The study of young twins in Malawi in Africa, reveals that severe, acute form of malnutrition called kwashiorkor is associated with certain gut bacteria, and not nutrition alone. By conducting the study on twins, the researchers could isolate the impact of genetics and household environment.

The study was conducted by Michelle Smith of Center for Genome Sciences and Systems Biology at Washington University in St. Louis, USA, in collaboration with many other researchers and scholars. The conclusions were published in the journal Science on February 1, 2013.

Smith and her team studied 317 pairs of Malawian twins during the first three years of life. During this time, half of the twin pairs were well-nourished. In others, either one or both of the twins developed kwashiorkor. Children with the disorder and their twins were treated with a peanut-based, therapeutic food for nine weeks, as per the standard of care.
 
Change of treatment protocol

Studies of their gut microbiota revealed that the acutely malnourished children had a different profile of microbes, which became more similar to that of the well-nourished children during the treatment. However, once the treatment stopped and children were put back on village diet, the combination of microbes returned to its earlier state.

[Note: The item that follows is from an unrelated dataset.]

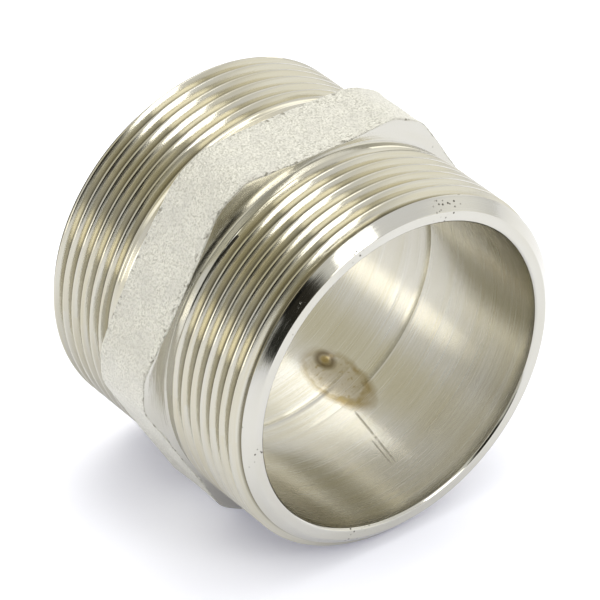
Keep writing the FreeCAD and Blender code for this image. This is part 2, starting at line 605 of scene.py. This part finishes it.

To investigate further, the researchers transferred the fecal flora from each of the healthy and sick twins into germ-free mice. The mice that received the microflora from the kwashiorkor twin developed symptoms of malnutrition like their human counterparts. Changes in metabolite profiles and indications of abnormal sulfur metabolism accompanied these shifts in the microbial makeup.

In a related comment in the journal, David A Relman of the Departments of Medicine and of Microbiology and Immunology, Stanford University School of Medicine, says that the understanding could lead to "possible therapeutic approaches that include delivery of defined microbial strains—either alone or as collectives—key nutrients for host and microbiota, molecules that exploit microbiota-host signalling or trigger self-regenerative responses in the gut mucosa and epithelia, and modulator of mucosal immune function."